The operations manager who balanced staffing levels against expected volumes? Workforce management AI handles the scheduling, accounting for historical patterns, predicted volume, individual worker capabilities, and regulatory requirements. The manager's job becomes handling the things the AI can't — personal issues, unexpected situations, quality problems.

i've seen this pattern across multiple industries but it's particularly stark in logistics because the decisions are so data-driven. When the underlying work is fundamentally about processing data and making optimisation decisions, AI can absorb a large portion of what middle managers actually did day to day.

Warehouse floor workers: it's complicated

The narrative that "robots are replacing warehouse workers" is both true and oversimplified. Robotic automation is eliminating certain warehouse tasks — particularly repetitive picking, packing, and sorting in large, modern facilities. But many warehouses aren't large or modern enough to justify full robotic systems. Older buildings with non-standard layouts, smaller operations, facilities handling non-standard goods — these are harder and more expensive to automate.

What's happening more broadly is that warehouse work is changing. Workers increasingly work alongside automated systems rather than being replaced by them. The job shifts from purely physical (pick this item, carry it there, pack it) to hybrid (manage this section of automated picking, handle the items the robot couldn't pick, troubleshoot when the system jams).

This creates a split. Large, modern warehouses in big logistics networks are automating aggressively and reducing headcount. Smaller, older, or more specialised facilities are changing more slowly. The overall trajectory is fewer warehouse jobs per unit of throughput, but the total volume of e-commerce and logistics is growing, which partially offsets the per-unit reduction.

The honest assessment: warehouse floor jobs are declining and will continue to decline. The rate depends on the specific operation, but the direction is clear. If you're a warehouse operative, the stability of your job depends heavily on where you work and what you handle.

The last-mile problem

Delivery drivers are in an interesting position. Last-mile delivery — getting the parcel from the local depot to your door — is the hardest part of the logistics chain to automate. Autonomous delivery vehicles exist but they're limited in capability. They work in controlled environments and specific geographies. Dense urban areas with stairs, locked buildings, narrow streets, and unpredictable obstacles are extraordinarily difficult for autonomous systems.

Delivery drivers are probably safer from automation than most logistics roles in the near to medium term. But their work is being AI-managed more intensively. The route is AI-optimised. The delivery sequence is AI-determined. The time window is AI-calculated. The driver's autonomy is shrinking even as their job persists. You're increasingly a human executing an AI's plan.

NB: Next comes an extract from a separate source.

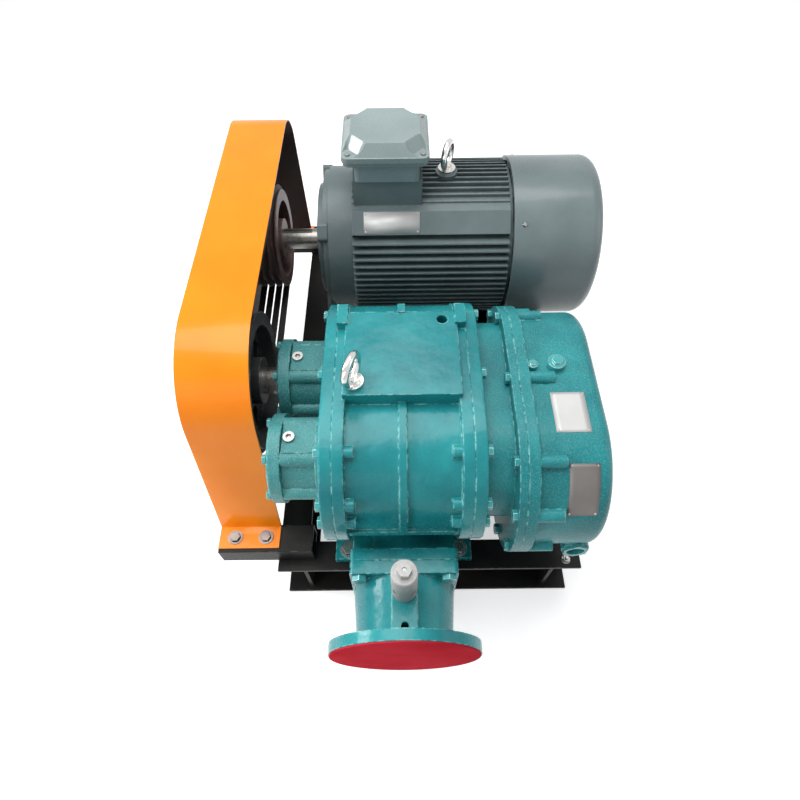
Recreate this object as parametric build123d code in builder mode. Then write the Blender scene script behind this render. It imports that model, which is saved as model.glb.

Long-haul trucking is different. Motorway driving is significantly easier to automate than urban delivery. Autonomous trucking on major routes is being piloted and is closer to commercial viability than most people in the industry think. The long-haul driver on a regular motorway route is more at risk than the delivery driver navigating a residential estate.

What's growing

Supply chain data analysts and scientists. The AI systems generate enormous amounts of data and someone needs to make sense of it at a strategic level. Understanding patterns, identifying opportunities, and connecting supply chain performance to business strategy.

Automation engineers and technicians. Someone has to install, maintain, calibrate, and repair the automated systems. This is skilled technical work and demand is growing.

Exception management specialists. The humans who handle everything AI can't. Non-standard shipments, unusual requirements, crisis management, supplier relationship issues. When the volcano erupts and air freight stops, AI doesn't have a plan. Humans do.

Sustainability and compliance specialists. Supply chain sustainability is increasingly regulated and complex. Carbon tracking, ethical sourcing, regulatory compliance across multiple jurisdictions. AI assists but the regulatory and ethical dimensions require human judgement.

What to do if you work in logistics

If you're in planning or forecasting: Learn the AI tools. Seriously. The planners who survive are the ones who can work with AI forecasting systems, understand their outputs, identify when they're wrong, and add the contextual knowledge that the AI lacks. If you're still building forecasts in spreadsheets, you're on borrowed time.

If you're in warehouse operations: Look at the automation trajectory of your specific facility. If your company is investing in robotics and automation, understand where that's heading. Consider moving towards automation management, maintenance, or operational roles that involve overseeing automated systems rather than doing the manual work yourself.

If you're in middle management: Your role is being compressed. The value you need to demonstrate is in handling exceptions, managing relationships, making judgement calls in ambiguous situations, and connecting operational decisions to business strategy. If your job is mainly reviewing reports and approving routine decisions, AI is coming for it.

If you're in transport: Short term, driving jobs are relatively secure, especially last-mile delivery. But watch the autonomous vehicle developments in your specific area. Long-haul motorway routes will automate first. Urban delivery last. Position accordingly.

Watch for the signs of restructuring in your organisation. Logistics companies tend to restructure operations region by region or function by function. If AI tools have been deployed in one area and your area is next, use that lead time wisely.

The one thing to do today: find out what AI and automation investments your company has made in the past year and what's planned for the next year. The investment pattern tells you where the headcount changes will happen.